Blanche et Jean-Pierre Charlier mènent avec leur jeune fils Arthur une vie paisible à Genappes, en Belgique wallonne. Jusqu’à ce qu’Arthur s’aventure seul dans les marais alentours et s’y noie. Le choc est rude, surtout pour Blanche, qui refuse de voir la vérité en face et continue de se comporter comme si son fils vivait encore.

LA COMMARE SECCA

Présenté à la Quinzaine des Réalisateurs au Festival de Cannes 2003, le premier long métrage de Thomas de Thier était passé relativement inaperçu.

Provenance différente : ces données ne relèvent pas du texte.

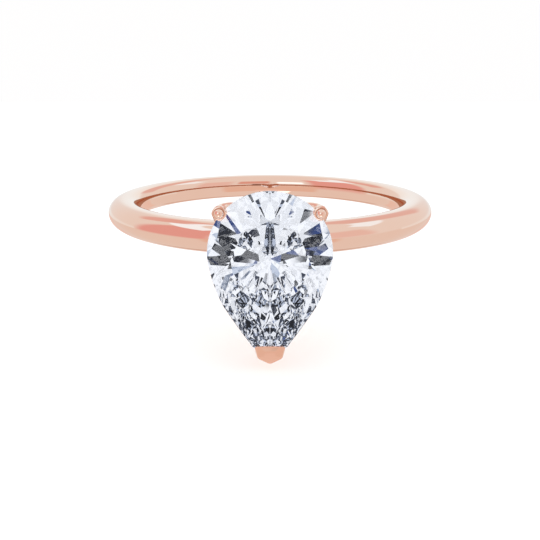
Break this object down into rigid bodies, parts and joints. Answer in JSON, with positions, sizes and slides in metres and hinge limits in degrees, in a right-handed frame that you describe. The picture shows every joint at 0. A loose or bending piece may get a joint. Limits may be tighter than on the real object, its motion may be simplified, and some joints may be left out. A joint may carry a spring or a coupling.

Rivalisant avec quelques pointures du rayon auteur, telles que le No Pasaran de Henri-François Imbert ou le Pas de repos pour les braves de Guiraudie, et quelques outsiders de haute tenue, comme le Sansa de Siegfried, Le Monde vivant d’Eugène Green ou encore le braque Gozu de Miike, Des plumes dans la tête n’avait pas su imposer sa spécificité. Il y a pourtant à prendre dans le film de l’ex-documentariste belge. Ne pas se fier, d’abord, au pitch, a priori lourd de sanglots contenus, annonciateur de sensiblerie "psychologisante" et de travail de deuil hautement caricatural. On avance, au contraire, à tâtons dans Des plumes dans la tête, par des chemins détournés, volontiers elliptiques, loin de toute frontalité, jusqu’à flirter dangereusement avec l’opacité. Derrière ces précautions formelles, on sent l'appétence de Thomas de Thier: raconter ce deuil au-delà de sa trame, n’en exposer que la douleur étouffée, la face sensible. Ambitieux, le pari est parfois réussi. La première partie, plus qu’un prologue, narrant la marche silencieuse vers le drame, se fait à petits pas, dans une Wallonie terrienne, crue, esthétisée à l’extrême par l’impressionnante photo de Virginie Saint-Martin. Des contre-jours épais des intérieurs, propices à ce que le malaise se terre, aux étendues à ciel ouvert menaçantes, la force visuelle Des plumes dans la tête se déploie dans toute son ampleur. Quelque chose attend son heure, sur laquelle on hésite encore à mettre un nom. Quelque chose de poisseux, qui, dans une Belgique encore traumatisée par le souvenir de l’affaire Dutroux, pourrait prendre quelque forme cauchemardesque. Cette chose pressentie, on l’attend longtemps, jusqu’à l’oublier presque. Et lorsque le malheur survient, de Thier a l’habilité de l’éclipser et d’opter pour la mesure.

ORIGAMI SUR LE STYX

De cette première partie harassante, l’on sort lessivé. Déjà. Trop tôt, sans doute, car la suite ne nous ménagera pas pour autant. Il n’est pas simple d’accepter de se livrer corps et âme à l’expérience de l’horreur patiente à laquelle nous convie Des plumes dans la tête. La tentation de sauter du train en marche se fait dès lors plus que tentante. D’autant que de Thier commet l’erreur de charger sa deuxième partie de sous-intrigues pas forcément nécessaires (notamment la liaison adultère de Blanche avec un adolescent apprenti ornithologue, dont la marginalité champêtre évoque celle du Noël de La Fin du règne animal, aux mêmes accents de naturalisme de court métrage), et qui viennent encombrer les deux trop longues heures du film. Dommage, car la rencontre d’une Blanche à la dérive avec le fantôme de son fils donne lieu à plusieurs fulgurances formelles du meilleur effet. Ainsi, le corps du petit Arthur, cadavre d’enfant habillé de blanc comme au dernier jour, se trouve-t-il marqué par la mort: son teint pâlit et ses ongles continuent de pousser, perpétuant le malaise moral à l’image. Un passage du Styx à la rame sur un esquif d’origami, d’une éblouissante beauté plastique, marque également et pour longtemps la rétine. Manque cependant une réelle cohérence – qu’on peut tenter d’aller chercher, en vain, dans le défilement des saisons d’une nature omniprésente à l’image, ou dans les interventions régulières du chœur wallon des Premi djou d’fosse, fausse bonne idée bien moins pertinente que dans Les Sentiments par exemple – pour faire de ce film difficile une expérience de cinéma dépassant le strict tour de force formel. Peut-être pour un second film?